Stella also entered the cider market while it was in growth, but category volume sales are currently down 2.1% year-on-year [Nielsen]. Indeed, C&C reported UK sales down 11.9% this week.
And where there is growth, it is coming from pear (up 4.3% by value) and fruit-flavoured ciders (up 57.2%) - not the plain apple category (-3.2%) that makes up the vast majority of the market. Not that there is anything to stop CBC expanding into pear - as Cidre and Strongbow did last year - or fruit flavours, a fact Molson Coors has acknowledged.
One attraction with cider is lower taxation. Beer is taxed on a sliding scale.

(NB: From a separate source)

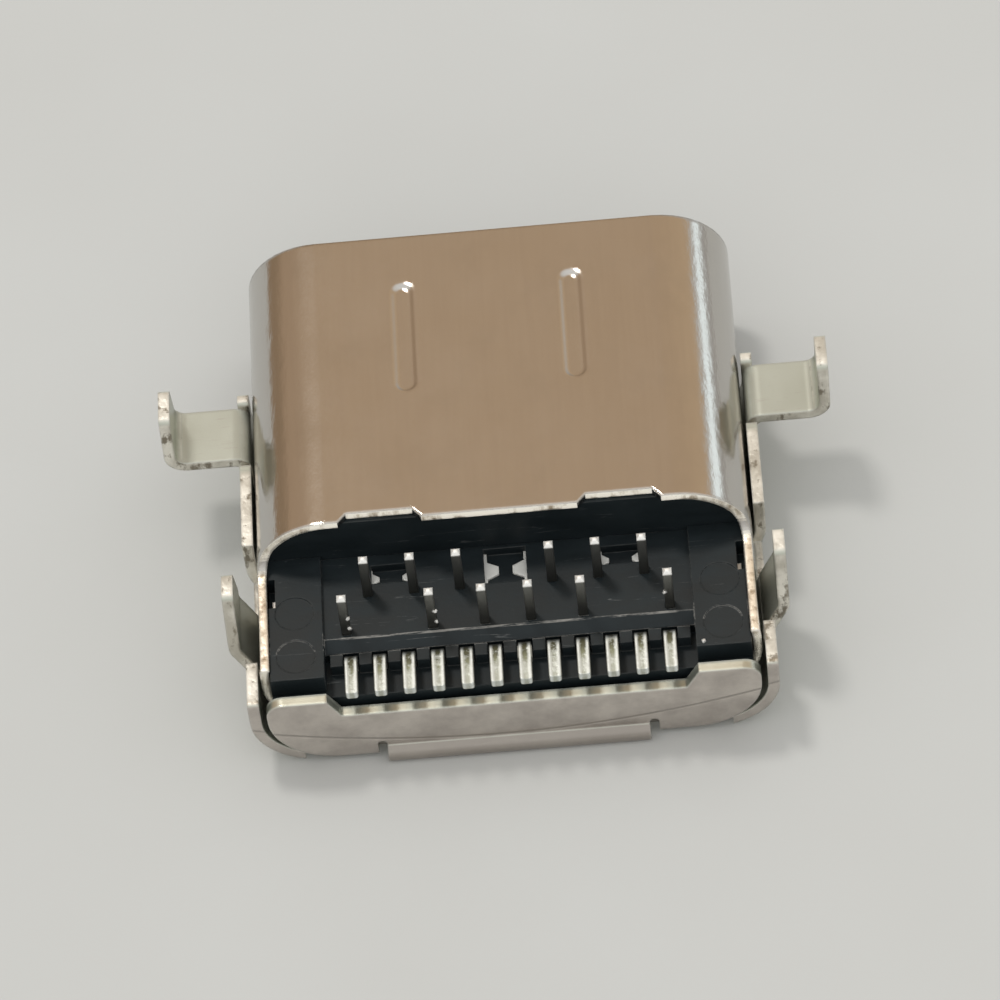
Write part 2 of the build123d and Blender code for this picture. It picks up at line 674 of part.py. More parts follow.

By reducing abv, brands including Stella, Budweiser, Carlsberg Export and - announced this week - John Smith’s have been able to avoid duty-based price increases/increase margins/gain brownie points with the government and its Responsibility Deal.
But even a mid-strength beer such as 4% abv Carling is currently taxed at 44p a pint, against the 21p duty on cider between 1.2% to 7.5% abv.
“For the likes of Stella and Carling, the structure of excise duty rates makes a move into cider a relatively low-risk strategy,” says Wisson.
Doug James, founding partner at Thrive, suggests a 4% abv would have given the brand a much needed point of difference compared with 4.5% Cidre.
At least Molson Coors has set aside plenty of money to support the launch, with a £4.5m budget, and argues that CBC’s point of difference will be as the market’s most refreshing cider. But one supermarket buyer believes it faces an uphill battle.
“It will be extremely tough for them as you have some fantastic brands in the market, all of whom invest heavily above the line for sustained periods.”